The IEA unions (FA, NTT-FA, ACsE, GA United) held a joint news conference today to announce that they had filed a "Intent to Strike" notice.

These notices will, once the ten day period called for by law passes, remove the last legal hurdle before a strike could be called. A democratic hurdle remains: votes of the membership of each local, and no such votes have been scheduled. As a matter of substance the filing isn't a surprise--anyone paying much attention would know that the unions were not going to simply keep quiet after the administration imposed its terms. The filing of this notice is really the least they could do to make their opposition to the administration's attempt to unilaterally dictate terms that should be negotiated and agreed to by both sides. But of course uttering the word "strike" in public raises the ante. Let us hope it leads the administration to start negotiating in earnest and work together with the unions resolve the outstanding issues sooner rather than later.

More information on this notice and the current state of negotiations (or rather the absence of negotiations, save for some nugatory talks with the GA union) will be available at the joint union meeting on Monday at 4:45 in Lawson 141. The FA will hold a general meeting of its own on Tuesday May 10 at 5:30 at the Carterville IEA office at 500 E. Plaza Dr. Directions to that office and the text of the announcement after the break.

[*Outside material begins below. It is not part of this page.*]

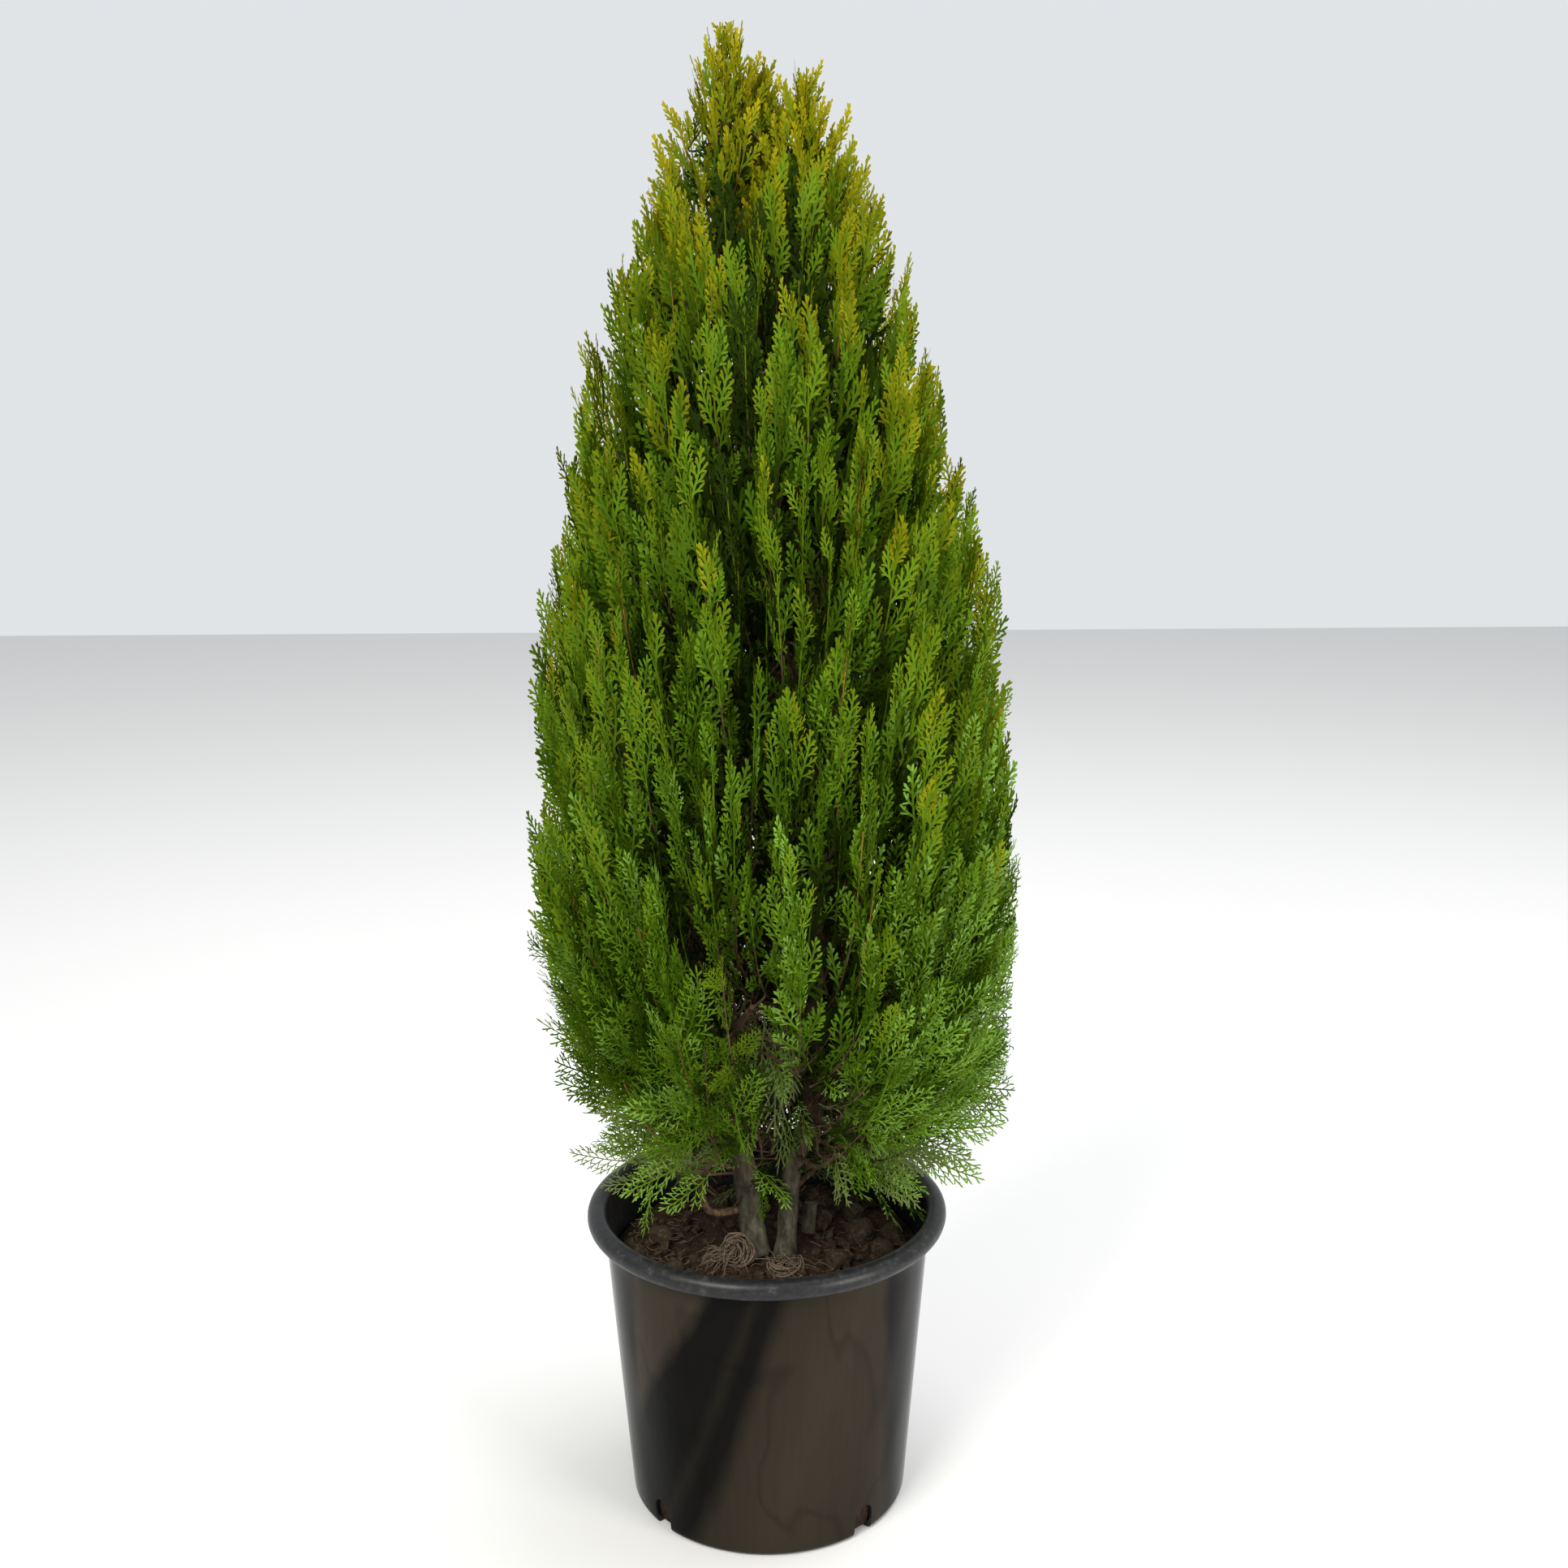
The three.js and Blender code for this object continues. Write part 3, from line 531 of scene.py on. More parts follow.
def shell_tips(count, low, high):
    """Heights and bearings spread evenly over the crown, each further round by the golden angle."""
    levels = np.linspace(low, high, 500)
    area = np.cumsum(crown_radius(levels) + 95)
    heights = np.interp((np.arange(count) + 0.5) / count * area[-1], area, levels)
    return [(height, k * GOLDEN_ANGLE % FULL_TURN) for k, height in enumerate(heights)]


def grow_shell(count, depth, shade, seed):
    """Plumes whose tips lie depth below the crown's outline."""
    for k, (height, bearing) in enumerate(shell_tips(count, SHELL_FOOT + depth, SHELL_TOP - depth)):
        rng = np.random.default_rng(seed + k)
        height = np.clip(height + rng.normal(0, 20), SHELL_FOOT, SHELL_TOP)
        bearing += rng.normal(0, 0.05)
        if open_front(height, bearing):
            continue
        phase = column_phase(height, bearing)
        bearing -= 0.6 * math.sin(phase) / COLUMNS
        outward = level_way(bearing)
        lean = float(np.interp(height, *LEANS)) * rng.uniform(0.8, 1.2)
        low = float(np.clip((640 - height) / 190, 0, 1))
        furrow = 0.5 - 0.5 * math.cos(phase)
        radius = (tufted_radius(height, bearing) - depth) * rng.uniform(0.965, 1.01) - 2
        in_front = max(0.5 - 0.5 * math.sin(bearing), 0.3)
        radius -= FURROW * furrow * in_front * (1 - low) * radius / CROWN_RADIUS * (0.5 if shade else 1)
        radius += 0 if shade else 9 * (clump(height, bearing) - 0.15)
        radius = np.clip(radius, 12, CROWN_RADIUS - 2)
        tip = np.array([crown_middle(height), 0, height]) + outward * radius
        length = ((225 - 80 * low) * rng.uniform(0.72, 1.22)
                  * np.interp(height, [350, 1300, 1450], [1, 1, 0.66]))
        style = "compact" if height > 1050 or (height > 760 and rng.random() < 0.4) else "full"
        if rng.random() < np.interp(height, [560, 640, 780], [1, 0.5, 0]):
            style = "lacy"
        fans = round(length / (24 if style == "lacy" else 18))
        # dusk is painted shade: it deals darker colour kinds to plumes in the furrows, more towards the
        # front, and about the shaded front.
        dusk = shade
        if shade:
            style, fans = "inner", 7
        else:
            in_middle = math.exp(-(away_from(bearing, SHADED_FRONT) / 0.5) ** 2)
            middle_dusk = np.interp(height, [900, 1150], [0.27, 0.42]) * in_middle
            dusk = (0.7 * furrow * in_front + middle_dusk) * (1 - low)
        axis = grow_plume(tip, outward, length, lean, style, rng, dusk, droop=low * 0.45,
                          fans=fans, spread=1 - 0.15 * low)
        join_to_bough(mass_of(tip), axis[0], axis[1], 1.5)


def grow_leaders(count, seed):
    """Plumes round the three leaders, with some in their hearts; the left leader's tip nods right."""
    for n, leader in enumerate(LEADERS):
        name, axis_at, apex, _, _, _ = leader
        mass = next(m for m in masses if m["leader"] is leader)
        for k in range(count + LEADER_HEARTS):
            rng = np.random.default_rng(seed + 1000 * n + k)
            inside = k >= count
            share = (k - count) / LEADER_HEARTS * 0.8 + 0.25 if inside else k / count
            sunk = 12 if name == "leader_right" else 4
            height = apex - sunk - (apex - SHOULDER - 10) * share ** 1.1
            outward = level_way(k * GOLDEN_ANGLE)
            radius = max(leader_radius(leader, height) * rng.uniform(0.78, 1.02) - 10, 0)
            if inside:
                radius *= 0.45
            tip = np.array([*axis_at, height]) + outward * radius
            if name == "leader_left":
                tip[0] += 8 * np.clip((height - 1480) / 90, 0, 1)
            length = 110 * rng.uniform(0.8, 1.1)
            style, shade = ("inner", SHADED) if inside else ("crest", LIT)
            axis = grow_plume(tip, outward, length, 0.16 + 0.0022 * radius, style, rng, shade,
                              fans=6, spread=0.55 if inside else 0.8, thick=1.2)
            join_to_bough(mass, axis[0], axis[1], 1.2, nearest=0.0)


# Low boughs over the rim: bearing in degrees, reach, height of the tip, height of the foot
SKIRT = [
    (-30, 132, 394, 404), (-12, 134, 388, 406), (6, 134, 390, 400), (26, 160, 404, 388),
    (48, 186, 408, 376), (70, 192, 386, 366), (88, 194, 384, 362), (106, 194, 384, 362),
    (124, 190, 388, 362), (146, 176, 392, 358), (166, 168, 392, 350), (183, 164, 392, 350),
    (198, 152, 388, 350), (195, 172, 512, 440),
]
SKIRT_FANS = 7


def grow_skirt(seed):
    """Low boughs that reach out over the rim from the foot of the stems, with lacy sprays."""
    for k, (degrees, reach, height, foot) in enumerate(SKIRT):
        rng = np.random.default_rng(seed + k)
        bearing = math.radians(degrees)
        outward = level_way(bearing)
        tip = np.array([6, 0, height]) + outward * (reach - 14)
        start = np.array([math.copysign(42, outward[0]), 0, foot]) + outward * 16
        bend = start + (tip - start) * 0.6 + UP * rng.uniform(14, 26)
        axis = arc(start, bend, tip, 10)
        sideways = np.cross(UP, outward)
        for j in range(SKIRT_FANS):
            share = (j + 1.9) / (SKIRT_FANS + 0.9)
            origin, i = place_on(axis, min(share, 1) * (len(axis) - 1))
            along = unit(axis[i + 1] - axis[i])
            sign = 1 if j % 2 else -1
            angle = 0.75 * (1 - 0.5 * share) if j < SKIRT_FANS - 1 else 0.05
            rise = rng.uniform(0.35, 1.0)
            side = swung(sideways * sign, UP, rise)
            forward = swung(along, side, angle)
            normal = unit(np.cross(forward, side))
            across = unit(np.cross(normal, forward))
            fresh = rng.random() < (0.8 if outward[0] > -0.1 else 0.5)
            kind = "fresh" if fresh else rng.choice(["leaf", "dull"])
            droop = rng.uniform(0.3, 0.9) if outward[0] > 0.1 else rng.uniform(0.0, 0.4)
            placed.append(("lacy", int(rng.integers(VARIANTS)), kind, origin, forward, across, normal,
                           rng.uniform(0.55, 0.76), 0.002, droop))
        twig_paths.append((axis, np.linspace(2.4, 0.8, len(axis))))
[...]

Directions to the Carterville IEA office: Turn left from 13 onto Division Street in Carterville (traffic light at the MotoMart and Dairy Queen) and then turn immediately to the right along the frontage road (Plaza Drive) and continue past the Dairy Queen, McDonald's, and the Marion Eye Center. The IEA office is in the same building as the KFVS-12 office in Carterville, just a few doors east. KFVS-12 has a big sign on the building. IEA is listed on the sign at the street. You can park in the lot in front of this building or in the lot behind the building.

Joint statement from the IEA locals:

Today each of these four local associations completed, signed and mailed out "Notice of Intent to Strike" forms to the Illinois Educational Labor Relations Board, the Regional Superintendent of Jackson and Perry Counties and representatives of the Southern Illinois University Board of Trustees. This is a procedural requirement of the Labor Act in order for these locals to consider a strike action. With the completion of this requirement, any one or all of these local associations could choose to call a strike on the SIUC campus after a waiting period of 10 days.

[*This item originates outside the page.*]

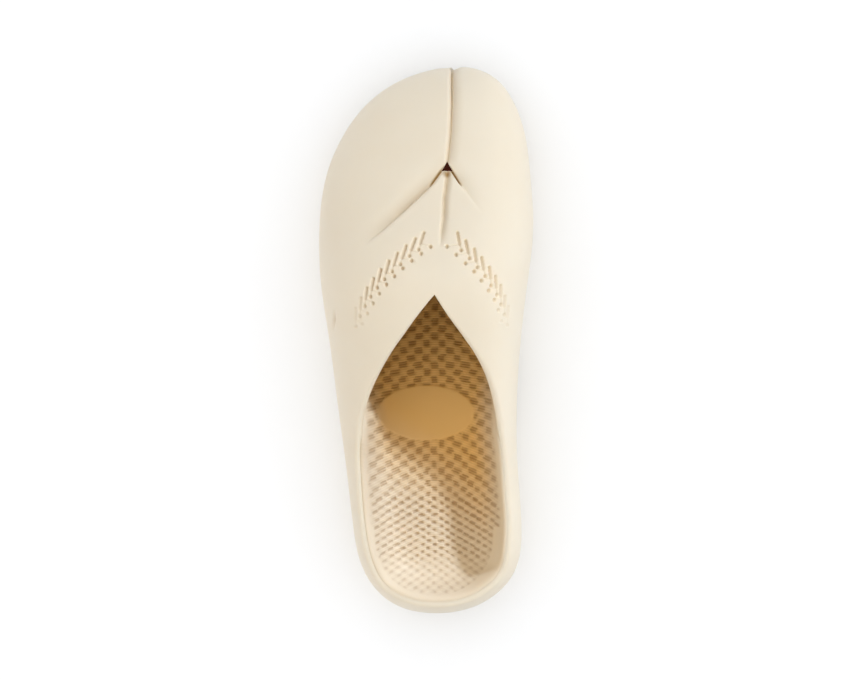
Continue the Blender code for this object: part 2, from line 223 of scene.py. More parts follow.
@dataclass(frozen=True)
class Last:
    """The form that the shoe is moulded on, with the thickness of its foam."""

    heel_end: tuple[float, float] = (6.2, 0.0)
    toe_end: tuple[float, float] = (14.2, 280.0)
    collar_back: tuple[float, float] = (6.0, 4.3)
    throat: tuple[float, float] = (6.2, 162.6)
    outline_rows: tuple[PlanRow, ...] = (
        PlanRow(5.9, -18.2, 30.2),
        PlanRow(21.1, -31.4, 45.4),
        PlanRow(46.6, -37.5, 49.0),
        PlanRow(77.1, -41.1, 47.0),
        PlanRow(107.7, -45.2, 46.7),
        PlanRow(138.2, -49.2, 48.5),
        PlanRow(168.7, -53.8, 52.0),
        PlanRow(199.3, -54.8, 55.1),
        PlanRow(224.7, -51.3, 53.6),
        PlanRow(245.1, -42.6, 51.0),
        PlanRow(261.0, -30.5, 45.6),
        PlanRow(272.5, -14.2, 37.6),
        PlanRow(278.2, 2.0, 28.0),
    )
    collar_rows: tuple[PlanRow, ...] = (
        PlanRow(8.0, -13.0, 25.0),
        PlanRow(14.0, -22.0, 34.2),
        PlanRow(22.0, -27.3, 41.0),
        PlanRow(33.0, -30.9, 43.9),
        PlanRow(46.6, -33.2, 44.7),
        PlanRow(61.8, -34.6, 43.7),
        PlanRow(77.1, -35.4, 42.6),
        PlanRow(92.4, -34.9, 41.0),
        PlanRow(107.7, -31.8, 38.7),
        PlanRow(122.9, -24.8, 34.2),
        PlanRow(138.2, -15.0, 25.4),
        PlanRow(153.5, -2.2, 12.7),
    )
    height_rows: tuple[HeightRow, ...] = (
        HeightRow(0.0, 20.0, 27.0, 60.5, 14.5),
        HeightRow(31.0, 20.0, 26.0, 65.0, 15.0),
        HeightRow(62.0, 20.0, 26.5, 64.0, 14.0),
        HeightRow(92.0, 20.5, 28.5, 67.0, 11.0),
        HeightRow(123.0, 20.0, 28.5, 73.0, 8.5),
        HeightRow(153.0, 17.5, 25.0, 81.0, 6.5),
        HeightRow(168.0, 16.2, 22.8, 82.5, 5.5),
        HeightRow(190.0, 14.8, 20.8, 76.0, 4.5),
        HeightRow(215.0, 14.5, 20.2, 66.0, 3.0),
        HeightRow(245.0, 17.0, 22.4, 55.0, 2.5),
        HeightRow(280.0, 24.0, 28.5, 40.0, 2.0),
    )
    spine_line: tuple[tuple[float, float], ...] = (
        (5.6, 35.0), (5.6, 120.0), (6.2, 162.6), (8.8, 189.0), (11.9, 228.0), (13.7, 252.0),
    )
    fullness: float = 2.75
    fullness_difference: float = 0.15
    seam_blend: float = 0.08
    steepness: float = 2.5
    wall: float = 4.0
    gap: float = 0.3
    upright: float = 3.0
    foot_blend: float = 0.03
    normal_step: float = 1e-3
    samples: int = 900
    columns: int = 720
    steps: int = 160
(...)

No strike is scheduled at this time. Before a strike of any local association could or would be called, this job action must first be approved by a vote of its general membership. The membership of each of the unions will have the final say as to whether or not a strike occurs for that particular union. Each union will make its own independent decision.

What does all this mean?

The intent behind the notices is two-fold for each of the unions: 1) we want to get the Board of Trustees bargaining teams back at the table and negotiating in good faith, and 2) we want to encourage our employer to bring fair and reasonable proposals so we can reach acceptable agreements and conclude the negotiations for new multi-year successor contracts. At this late date in the negotiations, it's essential that all parties work diligently toward fair settlements.

This decision means that after months of negotiations, each of the four local associations on campus has become utterly frustrated and disillusioned with the contempt and rigidity of Board representatives - and that we have no other choice than to head down a road that asserts our legal rights to take action when confronted with impasse, imposed terms and vetoes of our legitimate needs.

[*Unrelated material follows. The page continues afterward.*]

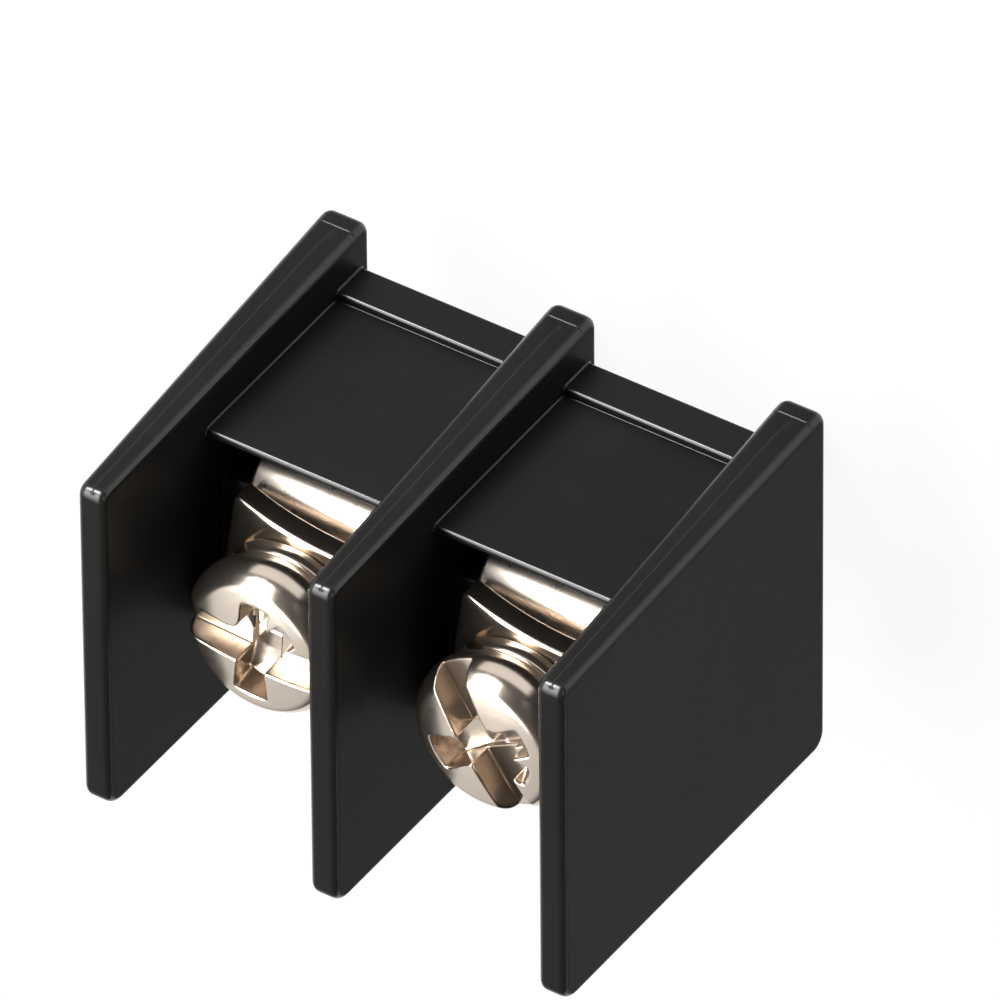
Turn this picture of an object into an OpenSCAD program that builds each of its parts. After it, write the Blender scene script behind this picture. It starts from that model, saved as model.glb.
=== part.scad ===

When the administration imposes terms on the faculty, staff and graduate assistants without fair negotiations, it drives a wedge between us that divides and demoralizes the campus community. The top-down administrative strategy of unilateralism doesn't serve any positive purpose. It creates a bad atmosphere that is not conducive to quality or creating a good learning environment for students.

You can't solve a problem if one side chooses to impose its position without compromise. That leaves the other party with the sole option of taking its own unilateral action.

Since the very beginning of negotiations, each local association has attempted to work out differences with the university in a collaborative and thoughtful way that leads to goodwill and better campus relations. Our goal is fairness to the faculty, graduate assistants, staff, and the university community as a whole. Each of these local associations represents dedicated employees who are devoted to making SIUC the best university it can be. We serve the students and we are integral parts of the SIUC community - the economic engine of Southern Illinois.

But we have been met with stubborn resistance and unwillingness to compromise at every step of the way.

Now, in its latest missive of disrespect toward us, the administration has unilaterally imposed its terms and conditions of employment on the unions without giving full effort to reaching acceptable agreements. This failure to reach fair, mutual agreements has left us with no other choice than to protect our legal right to strike in the event a strike becomes necessary.

It is our sincere hope that a strike on campus will not be necessary. It is our desire to get all parties back to the bargaining table so fair, mutually acceptable agreements can be negotiated. We remain ready, willing and able to negotiate to reach fair agreements. We can report that prior to today's actions we reached out to the administration in the hope of resuming negotiations before now. Those efforts have resulted in a formal response that the administration shares our view that new bargaining sessions must be scheduled, but as yet no new dates for bargaining have been set.

What is unclear at this time is whether the resumption of bargaining sessions signals a true change from the administration's hard line approach of the past year or whether the return to the table will be just a smokescreen for continued unilateral action.

Time will tell.

1 comment:

  1. The Board side insists that bargaining must resume to negotiate a successor to the IMPOSED "contract" (they keep callingt it that). We cannot resume on that basis. The "successor agreement" must be a successor to the 2006-2010 contract, the last genuine contract we had. They are doing the same thing to the other unions. Until they stop pretending this imposition is a contract, we can't really talk, because we haven't agreed on what we are there to talk about.